I’ve modeled out what it would take to get the Company to profitability (my best guess at their rough plan), but to do so the following assumptions have to hold true:
Gross Margin must continue increasing, which it will if they continue to sell more of their own inventory through the marketplace.
Cost of Goods will consequently increase to reflect that they are purchasing more inventory upfront.
Marketing efficiency must remain similar with paid growth continuing to increase but scaling down to 10-12% of revenues within 3 years.
They can slow overall hiring to 15-30%/year in their service departments while maintaining 40% top line growth across their gross volume of orders, number of SKUs, GMV, etc. For context, they have grown their service department from 1,145 to 2,077 workers in the past twelve months. *This is, in my opinion, where the entire leverage of the business hinges.

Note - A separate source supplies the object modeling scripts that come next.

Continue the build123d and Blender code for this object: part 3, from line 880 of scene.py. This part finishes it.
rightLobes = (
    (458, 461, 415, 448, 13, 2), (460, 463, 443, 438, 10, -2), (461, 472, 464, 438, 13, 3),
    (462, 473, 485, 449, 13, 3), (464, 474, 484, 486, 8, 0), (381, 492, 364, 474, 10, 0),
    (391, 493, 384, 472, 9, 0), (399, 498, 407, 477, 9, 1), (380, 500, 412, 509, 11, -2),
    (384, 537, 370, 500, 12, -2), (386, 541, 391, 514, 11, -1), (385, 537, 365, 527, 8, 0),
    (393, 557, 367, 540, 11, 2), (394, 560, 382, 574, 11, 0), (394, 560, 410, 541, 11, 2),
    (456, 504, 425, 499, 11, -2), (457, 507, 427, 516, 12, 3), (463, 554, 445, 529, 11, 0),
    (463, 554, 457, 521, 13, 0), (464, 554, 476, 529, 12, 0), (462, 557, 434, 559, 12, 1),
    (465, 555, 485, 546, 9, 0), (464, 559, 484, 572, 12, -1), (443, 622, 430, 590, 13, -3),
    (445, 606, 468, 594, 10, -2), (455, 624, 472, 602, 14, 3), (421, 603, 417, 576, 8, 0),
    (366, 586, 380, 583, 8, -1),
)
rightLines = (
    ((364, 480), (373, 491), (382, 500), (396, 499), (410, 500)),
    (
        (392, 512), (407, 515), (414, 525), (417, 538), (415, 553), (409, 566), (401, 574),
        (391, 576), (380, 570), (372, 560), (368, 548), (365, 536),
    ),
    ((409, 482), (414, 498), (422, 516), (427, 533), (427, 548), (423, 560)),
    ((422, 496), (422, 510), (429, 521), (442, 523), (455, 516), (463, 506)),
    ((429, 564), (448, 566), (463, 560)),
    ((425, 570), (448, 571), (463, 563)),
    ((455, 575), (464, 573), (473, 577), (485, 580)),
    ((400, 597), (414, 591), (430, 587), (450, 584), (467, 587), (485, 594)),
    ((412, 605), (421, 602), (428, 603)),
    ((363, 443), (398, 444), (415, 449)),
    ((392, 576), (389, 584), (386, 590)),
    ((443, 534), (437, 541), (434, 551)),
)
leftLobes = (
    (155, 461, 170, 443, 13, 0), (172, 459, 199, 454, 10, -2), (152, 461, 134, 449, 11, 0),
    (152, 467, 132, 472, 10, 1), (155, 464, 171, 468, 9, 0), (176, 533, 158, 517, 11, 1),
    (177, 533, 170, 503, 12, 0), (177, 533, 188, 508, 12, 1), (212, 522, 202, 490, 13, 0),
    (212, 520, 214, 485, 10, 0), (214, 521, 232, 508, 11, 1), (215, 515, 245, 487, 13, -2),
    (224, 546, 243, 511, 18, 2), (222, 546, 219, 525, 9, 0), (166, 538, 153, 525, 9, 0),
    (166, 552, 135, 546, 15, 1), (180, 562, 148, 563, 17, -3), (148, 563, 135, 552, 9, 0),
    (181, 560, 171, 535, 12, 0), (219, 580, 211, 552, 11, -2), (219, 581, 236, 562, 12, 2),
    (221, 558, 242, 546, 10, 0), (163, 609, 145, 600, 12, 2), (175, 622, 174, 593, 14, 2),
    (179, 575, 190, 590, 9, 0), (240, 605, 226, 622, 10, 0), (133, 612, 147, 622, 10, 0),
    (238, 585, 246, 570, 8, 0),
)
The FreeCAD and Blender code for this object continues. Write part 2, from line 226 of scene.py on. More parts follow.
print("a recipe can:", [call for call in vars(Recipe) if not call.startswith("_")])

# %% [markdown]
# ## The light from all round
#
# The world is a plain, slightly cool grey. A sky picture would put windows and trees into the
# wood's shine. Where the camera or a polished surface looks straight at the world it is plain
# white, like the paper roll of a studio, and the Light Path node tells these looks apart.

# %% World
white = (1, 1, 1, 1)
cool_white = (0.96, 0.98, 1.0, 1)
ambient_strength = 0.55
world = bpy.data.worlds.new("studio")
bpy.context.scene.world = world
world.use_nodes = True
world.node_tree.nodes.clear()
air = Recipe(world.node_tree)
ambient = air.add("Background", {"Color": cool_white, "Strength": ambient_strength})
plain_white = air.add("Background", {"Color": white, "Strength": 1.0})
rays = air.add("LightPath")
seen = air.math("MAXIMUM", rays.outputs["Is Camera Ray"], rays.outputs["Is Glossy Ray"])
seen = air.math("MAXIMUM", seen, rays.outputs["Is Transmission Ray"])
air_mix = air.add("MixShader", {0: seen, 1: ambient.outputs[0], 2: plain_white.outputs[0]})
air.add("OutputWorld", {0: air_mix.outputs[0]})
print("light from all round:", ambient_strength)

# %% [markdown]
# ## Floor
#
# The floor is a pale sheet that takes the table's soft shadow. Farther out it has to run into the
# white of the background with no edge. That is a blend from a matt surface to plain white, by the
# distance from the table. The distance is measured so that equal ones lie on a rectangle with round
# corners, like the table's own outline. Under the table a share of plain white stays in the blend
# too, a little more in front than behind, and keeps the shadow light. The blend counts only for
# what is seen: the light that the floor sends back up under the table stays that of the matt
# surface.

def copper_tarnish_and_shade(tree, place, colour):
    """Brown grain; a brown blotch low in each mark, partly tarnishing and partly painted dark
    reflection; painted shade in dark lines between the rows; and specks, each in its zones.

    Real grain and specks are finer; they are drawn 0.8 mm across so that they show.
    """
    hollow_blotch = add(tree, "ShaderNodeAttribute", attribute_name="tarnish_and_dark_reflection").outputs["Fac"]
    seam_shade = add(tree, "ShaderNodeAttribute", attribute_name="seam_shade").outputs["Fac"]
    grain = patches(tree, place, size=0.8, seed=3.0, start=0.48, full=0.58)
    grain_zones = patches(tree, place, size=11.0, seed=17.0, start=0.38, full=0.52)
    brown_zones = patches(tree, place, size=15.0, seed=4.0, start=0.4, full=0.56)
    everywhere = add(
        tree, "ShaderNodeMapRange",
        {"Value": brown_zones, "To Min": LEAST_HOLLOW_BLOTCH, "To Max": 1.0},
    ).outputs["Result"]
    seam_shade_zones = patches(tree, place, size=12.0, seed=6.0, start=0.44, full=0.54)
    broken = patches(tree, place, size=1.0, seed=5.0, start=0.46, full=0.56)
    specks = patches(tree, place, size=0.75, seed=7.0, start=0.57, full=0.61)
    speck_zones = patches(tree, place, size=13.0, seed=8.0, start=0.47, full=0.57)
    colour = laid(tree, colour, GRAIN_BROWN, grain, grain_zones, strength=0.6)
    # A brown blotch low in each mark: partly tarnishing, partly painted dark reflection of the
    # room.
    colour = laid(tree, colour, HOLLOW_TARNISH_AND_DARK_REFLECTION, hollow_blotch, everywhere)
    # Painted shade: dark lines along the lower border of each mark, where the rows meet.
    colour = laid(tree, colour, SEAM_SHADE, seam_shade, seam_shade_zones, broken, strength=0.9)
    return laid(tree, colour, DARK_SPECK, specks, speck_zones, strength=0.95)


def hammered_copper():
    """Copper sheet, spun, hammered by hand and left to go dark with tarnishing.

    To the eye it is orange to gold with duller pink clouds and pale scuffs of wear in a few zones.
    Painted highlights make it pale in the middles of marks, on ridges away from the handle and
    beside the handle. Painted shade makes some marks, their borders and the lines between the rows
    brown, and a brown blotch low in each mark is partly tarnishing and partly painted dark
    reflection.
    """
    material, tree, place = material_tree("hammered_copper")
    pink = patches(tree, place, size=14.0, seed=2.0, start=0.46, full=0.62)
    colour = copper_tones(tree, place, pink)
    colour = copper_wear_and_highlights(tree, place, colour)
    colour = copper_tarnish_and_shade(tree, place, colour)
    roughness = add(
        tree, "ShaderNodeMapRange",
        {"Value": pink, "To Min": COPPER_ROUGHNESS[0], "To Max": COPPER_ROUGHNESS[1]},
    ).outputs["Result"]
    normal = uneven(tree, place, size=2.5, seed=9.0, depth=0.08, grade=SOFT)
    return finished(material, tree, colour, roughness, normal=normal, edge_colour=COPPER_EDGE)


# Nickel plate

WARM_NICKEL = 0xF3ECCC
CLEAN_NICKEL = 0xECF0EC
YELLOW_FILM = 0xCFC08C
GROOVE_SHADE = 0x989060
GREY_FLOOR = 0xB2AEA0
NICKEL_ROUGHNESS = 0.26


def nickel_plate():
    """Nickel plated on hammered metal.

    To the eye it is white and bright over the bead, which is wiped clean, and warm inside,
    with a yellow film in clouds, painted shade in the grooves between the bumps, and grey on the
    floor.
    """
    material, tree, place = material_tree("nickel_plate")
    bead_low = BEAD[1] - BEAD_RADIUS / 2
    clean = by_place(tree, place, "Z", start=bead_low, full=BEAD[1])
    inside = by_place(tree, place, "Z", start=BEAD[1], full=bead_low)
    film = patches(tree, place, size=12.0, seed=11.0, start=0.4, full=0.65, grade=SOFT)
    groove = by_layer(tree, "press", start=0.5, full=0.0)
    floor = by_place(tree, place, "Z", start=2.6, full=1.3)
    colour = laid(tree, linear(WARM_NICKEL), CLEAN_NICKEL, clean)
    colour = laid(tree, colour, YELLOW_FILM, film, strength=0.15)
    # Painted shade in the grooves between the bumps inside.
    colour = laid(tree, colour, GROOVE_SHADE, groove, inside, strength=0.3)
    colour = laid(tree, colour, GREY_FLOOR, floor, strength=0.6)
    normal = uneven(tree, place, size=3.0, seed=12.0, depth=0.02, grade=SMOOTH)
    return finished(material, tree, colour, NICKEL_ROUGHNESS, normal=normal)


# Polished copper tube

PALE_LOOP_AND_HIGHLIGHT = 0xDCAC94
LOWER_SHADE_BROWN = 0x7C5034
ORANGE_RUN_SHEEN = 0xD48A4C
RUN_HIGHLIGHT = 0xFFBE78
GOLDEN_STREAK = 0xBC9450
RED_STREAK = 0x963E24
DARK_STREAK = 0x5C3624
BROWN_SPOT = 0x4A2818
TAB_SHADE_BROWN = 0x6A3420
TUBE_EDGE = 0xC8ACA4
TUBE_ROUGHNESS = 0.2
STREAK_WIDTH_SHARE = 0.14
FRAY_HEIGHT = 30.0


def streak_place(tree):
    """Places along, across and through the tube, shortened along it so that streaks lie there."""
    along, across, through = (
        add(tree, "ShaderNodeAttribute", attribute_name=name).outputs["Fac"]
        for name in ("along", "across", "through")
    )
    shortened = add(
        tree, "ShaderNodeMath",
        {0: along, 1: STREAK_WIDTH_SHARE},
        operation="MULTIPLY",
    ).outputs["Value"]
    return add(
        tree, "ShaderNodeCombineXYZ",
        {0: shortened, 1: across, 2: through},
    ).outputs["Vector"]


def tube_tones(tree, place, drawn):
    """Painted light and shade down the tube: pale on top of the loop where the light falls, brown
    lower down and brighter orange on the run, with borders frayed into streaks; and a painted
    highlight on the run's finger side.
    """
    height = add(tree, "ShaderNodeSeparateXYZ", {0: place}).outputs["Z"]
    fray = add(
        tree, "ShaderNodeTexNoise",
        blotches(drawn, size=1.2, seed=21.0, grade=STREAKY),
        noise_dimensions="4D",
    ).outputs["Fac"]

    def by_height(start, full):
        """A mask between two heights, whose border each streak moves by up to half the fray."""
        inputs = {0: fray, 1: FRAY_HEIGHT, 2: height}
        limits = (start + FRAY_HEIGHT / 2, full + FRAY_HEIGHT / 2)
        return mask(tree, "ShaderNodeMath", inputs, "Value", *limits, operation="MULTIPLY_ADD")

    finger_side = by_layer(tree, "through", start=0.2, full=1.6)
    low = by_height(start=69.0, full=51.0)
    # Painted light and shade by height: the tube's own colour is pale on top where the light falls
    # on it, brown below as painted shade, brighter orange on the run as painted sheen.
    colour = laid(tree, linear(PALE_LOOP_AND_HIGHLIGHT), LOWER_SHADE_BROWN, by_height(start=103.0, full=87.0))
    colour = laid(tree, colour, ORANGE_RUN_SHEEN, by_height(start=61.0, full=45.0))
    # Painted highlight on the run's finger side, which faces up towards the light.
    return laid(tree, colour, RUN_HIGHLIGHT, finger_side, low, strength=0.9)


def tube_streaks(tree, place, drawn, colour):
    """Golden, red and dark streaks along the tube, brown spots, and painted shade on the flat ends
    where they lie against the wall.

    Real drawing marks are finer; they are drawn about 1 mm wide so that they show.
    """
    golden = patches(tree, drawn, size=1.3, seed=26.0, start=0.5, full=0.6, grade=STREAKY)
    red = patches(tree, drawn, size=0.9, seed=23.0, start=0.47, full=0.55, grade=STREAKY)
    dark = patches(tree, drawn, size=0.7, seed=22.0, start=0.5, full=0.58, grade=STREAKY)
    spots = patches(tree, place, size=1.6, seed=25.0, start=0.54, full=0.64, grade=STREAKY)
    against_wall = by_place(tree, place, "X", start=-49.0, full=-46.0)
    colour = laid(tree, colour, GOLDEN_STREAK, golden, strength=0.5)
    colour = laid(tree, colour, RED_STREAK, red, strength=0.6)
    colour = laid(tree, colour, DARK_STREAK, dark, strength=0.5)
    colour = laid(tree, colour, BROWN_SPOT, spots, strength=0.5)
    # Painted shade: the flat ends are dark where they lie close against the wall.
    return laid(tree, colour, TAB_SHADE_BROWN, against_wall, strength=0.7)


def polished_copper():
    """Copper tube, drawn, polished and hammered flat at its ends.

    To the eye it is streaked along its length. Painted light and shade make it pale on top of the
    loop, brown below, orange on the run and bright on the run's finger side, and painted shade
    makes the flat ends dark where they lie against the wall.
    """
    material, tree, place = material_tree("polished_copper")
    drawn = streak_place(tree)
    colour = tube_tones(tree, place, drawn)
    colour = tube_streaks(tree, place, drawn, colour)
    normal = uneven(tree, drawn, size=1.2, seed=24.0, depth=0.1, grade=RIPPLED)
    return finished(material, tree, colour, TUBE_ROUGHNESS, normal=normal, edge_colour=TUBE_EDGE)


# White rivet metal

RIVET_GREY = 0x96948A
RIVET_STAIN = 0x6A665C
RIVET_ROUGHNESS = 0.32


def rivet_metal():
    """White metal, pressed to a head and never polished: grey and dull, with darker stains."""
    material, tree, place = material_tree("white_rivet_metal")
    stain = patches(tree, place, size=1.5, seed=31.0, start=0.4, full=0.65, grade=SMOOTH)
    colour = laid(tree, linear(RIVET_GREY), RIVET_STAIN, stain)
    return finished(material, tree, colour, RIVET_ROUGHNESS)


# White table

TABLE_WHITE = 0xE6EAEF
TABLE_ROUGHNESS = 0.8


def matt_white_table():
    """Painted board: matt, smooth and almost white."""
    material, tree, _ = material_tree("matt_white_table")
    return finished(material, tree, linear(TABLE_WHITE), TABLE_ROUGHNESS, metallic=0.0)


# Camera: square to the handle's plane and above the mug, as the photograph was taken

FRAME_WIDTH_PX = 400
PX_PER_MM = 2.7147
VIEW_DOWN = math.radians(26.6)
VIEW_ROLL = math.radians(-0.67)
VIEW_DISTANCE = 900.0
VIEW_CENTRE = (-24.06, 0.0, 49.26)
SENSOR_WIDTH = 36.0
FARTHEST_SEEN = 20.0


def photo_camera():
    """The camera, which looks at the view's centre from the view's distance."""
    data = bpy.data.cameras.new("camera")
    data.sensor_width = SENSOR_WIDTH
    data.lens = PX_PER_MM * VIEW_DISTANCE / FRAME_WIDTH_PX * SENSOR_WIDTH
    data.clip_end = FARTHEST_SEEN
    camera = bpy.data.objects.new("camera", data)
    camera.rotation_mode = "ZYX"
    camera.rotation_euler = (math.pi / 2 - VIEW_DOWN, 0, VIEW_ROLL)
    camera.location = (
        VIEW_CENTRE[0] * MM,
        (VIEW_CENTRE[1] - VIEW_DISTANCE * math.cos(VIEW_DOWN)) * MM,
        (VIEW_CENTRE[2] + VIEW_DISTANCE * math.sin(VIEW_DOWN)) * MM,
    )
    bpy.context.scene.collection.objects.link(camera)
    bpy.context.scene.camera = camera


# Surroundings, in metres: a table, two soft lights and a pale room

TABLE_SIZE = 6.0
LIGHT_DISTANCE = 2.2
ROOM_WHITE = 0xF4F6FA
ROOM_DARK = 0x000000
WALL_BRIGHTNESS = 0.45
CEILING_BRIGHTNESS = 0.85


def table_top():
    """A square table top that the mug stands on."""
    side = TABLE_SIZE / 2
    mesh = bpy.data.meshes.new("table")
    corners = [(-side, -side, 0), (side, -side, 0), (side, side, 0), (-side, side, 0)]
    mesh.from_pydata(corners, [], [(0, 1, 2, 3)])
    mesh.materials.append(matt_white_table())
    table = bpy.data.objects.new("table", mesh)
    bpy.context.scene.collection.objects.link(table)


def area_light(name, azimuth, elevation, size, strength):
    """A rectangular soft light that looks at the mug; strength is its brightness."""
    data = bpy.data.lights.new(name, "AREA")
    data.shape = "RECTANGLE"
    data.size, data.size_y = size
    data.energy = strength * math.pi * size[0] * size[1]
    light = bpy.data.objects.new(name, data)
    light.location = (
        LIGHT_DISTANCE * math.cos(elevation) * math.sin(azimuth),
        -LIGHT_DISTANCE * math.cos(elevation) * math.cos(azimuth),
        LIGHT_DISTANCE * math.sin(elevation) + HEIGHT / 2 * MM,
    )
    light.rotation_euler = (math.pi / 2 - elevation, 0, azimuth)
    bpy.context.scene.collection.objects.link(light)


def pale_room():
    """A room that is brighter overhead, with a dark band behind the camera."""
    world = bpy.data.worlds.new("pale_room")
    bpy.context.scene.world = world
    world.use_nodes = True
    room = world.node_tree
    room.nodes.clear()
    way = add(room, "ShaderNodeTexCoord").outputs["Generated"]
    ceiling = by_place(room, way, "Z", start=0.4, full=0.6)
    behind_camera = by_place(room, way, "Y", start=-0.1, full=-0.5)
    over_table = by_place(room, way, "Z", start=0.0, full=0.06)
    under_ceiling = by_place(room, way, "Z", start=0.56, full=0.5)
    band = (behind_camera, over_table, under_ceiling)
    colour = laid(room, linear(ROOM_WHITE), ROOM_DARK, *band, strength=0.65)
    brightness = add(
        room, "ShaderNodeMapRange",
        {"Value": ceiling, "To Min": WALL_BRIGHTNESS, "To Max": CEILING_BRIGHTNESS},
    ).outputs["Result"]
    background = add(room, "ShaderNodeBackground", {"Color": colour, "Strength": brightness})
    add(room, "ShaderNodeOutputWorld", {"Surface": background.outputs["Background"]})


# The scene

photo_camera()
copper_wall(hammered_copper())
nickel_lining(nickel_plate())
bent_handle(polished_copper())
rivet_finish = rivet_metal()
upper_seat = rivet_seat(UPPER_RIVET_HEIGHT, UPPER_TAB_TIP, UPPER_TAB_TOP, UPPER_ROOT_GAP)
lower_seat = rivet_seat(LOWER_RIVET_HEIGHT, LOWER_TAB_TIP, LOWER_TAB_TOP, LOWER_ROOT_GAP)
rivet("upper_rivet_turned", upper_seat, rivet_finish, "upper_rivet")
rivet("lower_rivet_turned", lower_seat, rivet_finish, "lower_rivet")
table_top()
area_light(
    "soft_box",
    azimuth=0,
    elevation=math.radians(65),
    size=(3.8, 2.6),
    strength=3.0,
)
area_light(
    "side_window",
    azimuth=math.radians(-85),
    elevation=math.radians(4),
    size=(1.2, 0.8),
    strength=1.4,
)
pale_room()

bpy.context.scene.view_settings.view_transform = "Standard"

And then there’s the question of what the company is actually worth. Media estimates put the target valuation at $6-8B. Here’s how that stacks up versus current market comps:
FarFetch actually stacks up fairly well on a multiples basis. It would be the fastest growing publicly traded digital marketplace I follow, and growth generally carries a premium in these markets. Comparing it to luxury retailers such as YNAP and LVMH is also favorable because of its growth rate. That said, each of the other businesses listed are now extremely profitable – and the Company’s operations suggest it will be three years, at best, until they show an operating profit.
At the end of the day, FarFetch has built an extremely impressive, strong and liquid marketplace over the past decade. Their supply side is locked in, with a buyer cohort that is increasing spend year over year. But as with many businesses in the unicorn era, they appear to have thrown dollars at certain operational efficiency challenges and the business will have to prove over the coming years that it can rein in these costs while maintaining the concierge level service they are known for with their partners.